また、この時期の零戦は流れ作業で生産されていませんので「生産ライン」といったものはありません。
戦闘機の要目を比較するときは、要目表にある数字を比べるだけでなく、その戦闘機がどう使われる構想だったのかを確かめて行くと理解が深まることと思います。
BUN
- ありがとうございます。
重量増加は離着陸の悪影響で考えていました。
落下タンクを落としたての状態は、機内燃料がまるまる残っているから、確かに飛行性能が悪化しそうです。
三二型と二二型が同じA6M3なのはどちらも12m翼が出発点だからで、
一時11m翼にしてみたものの角形翼端に空力問題を残し、翼内増槽追加にあわせて、手慣れた12m翼に復活。
次のA6M5で翼端を丸く整形して空力課題を解決、改めて11mに主翼を短縮したという事でしょうか。
ヘイミー
- 翼端は切り落としタイプから零戦五二型タイプへとすぐに変更されるはずでした。二号零戦問題が巻き起こった昭和十七年九月には既に承認図が出る段階になっていたのです。これが遅れたのは二二型を12m幅の折畳翼端としたからで、零戦五二型のようなA6M3はもっと早く登場するはずだったんです。
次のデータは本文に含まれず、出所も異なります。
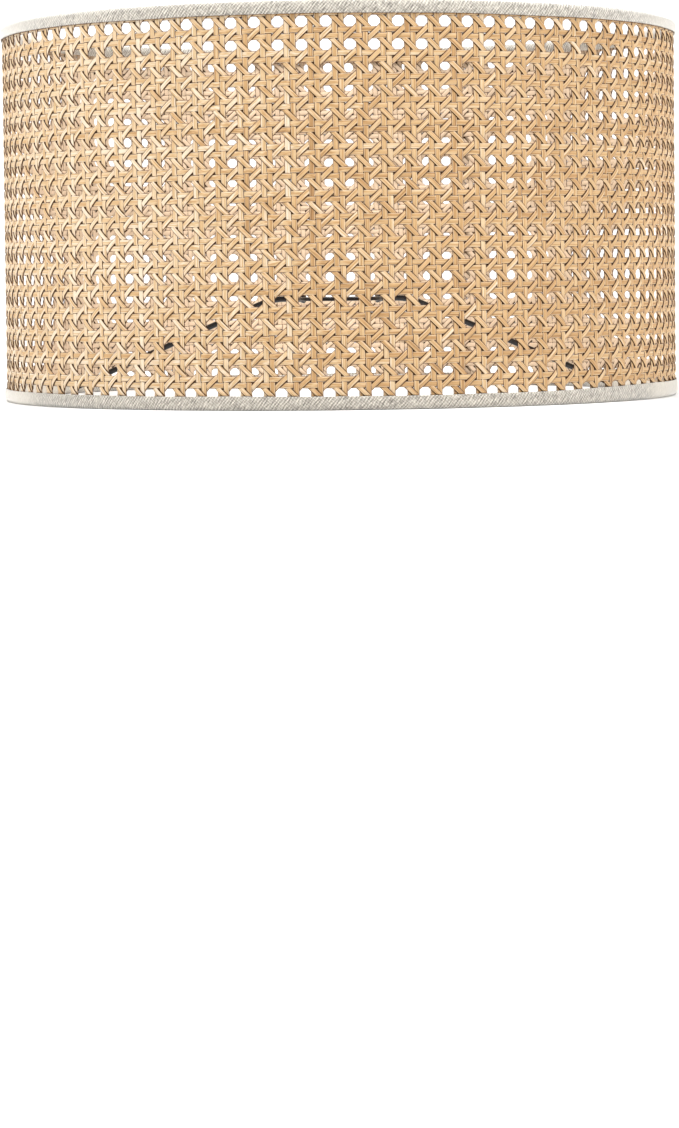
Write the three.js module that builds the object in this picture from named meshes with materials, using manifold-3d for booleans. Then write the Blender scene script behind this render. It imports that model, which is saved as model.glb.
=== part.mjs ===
// A drum lamp shade: cane webbing bent round two wire rings, bound top and bottom with folded linen
// tape, and carried by a three-armed wire spider that is welded to a flat fitter ring.
// Millimetres, +Z up. The origin is the centre of the bottom rim, and one spider arm points to -Y.
import * as THREE from 'three';
import { mergeVertices } from 'three/addons/utils/BufferGeometryUtils.js';
import Module from 'manifold-3d';

const wasm = await Module();
wasm.setup();

// Driving dimensions
const SHADE_DIAMETER = 457.2; // over the tape: a nominal 18 inch drum
const SHADE_HEIGHT = 251;
const CANE_THICKNESS = 2.4; // three layers of woven strand
const CANE_EDGE_INSET = 2.4; // the webbing stops this far short of each rim, inside the tape
const WIRE_DIAMETER = 4; // rings and spider arms
const TAPE_THICKNESS = 0.8;
const TAPE_SHOWN_HEIGHT = 8; // the tape's leg on the outside of the shade
const TAPE_TURNED_HEIGHT = 9; // its leg on the inside
const FITTER_DIAMETER = 59;
const FITTER_HOLE_DIAMETER = 42; // passes a medium screw lamp holder
const FITTER_THICKNESS = 2.5;
const FITTER_HEIGHT = 66.6; // middle of the fitter ring above the bottom rim
const ARM_COUNT = 3;
const ARM_CORNER_RADIUS = 55; // distance from the axis where an arm turns down
const ARM_BEND_RADIUS = 60;
const GAP = 0.3; // between pieces that touch

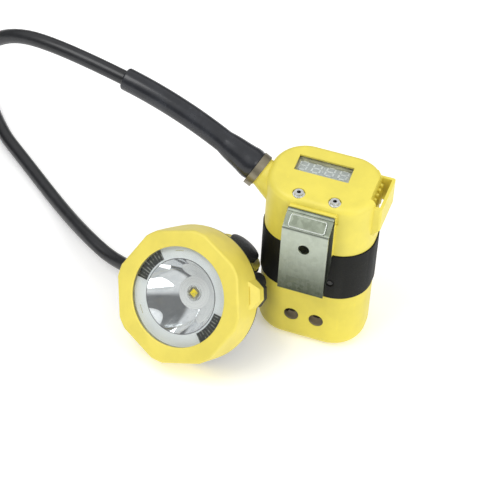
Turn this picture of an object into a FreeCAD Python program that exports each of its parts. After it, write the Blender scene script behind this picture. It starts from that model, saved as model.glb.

12m幅の主翼は「手慣れた」のではなくて、まだ実機で飛行実験の済んでいない五二型タイプの主翼よりも空力的にデータが揃っていたということです。
それから「落下タンク」は陸軍のタンクの呼称です。
海軍では使いません。
BUN
- ありがとうございます。落下タンクも勉強になりました。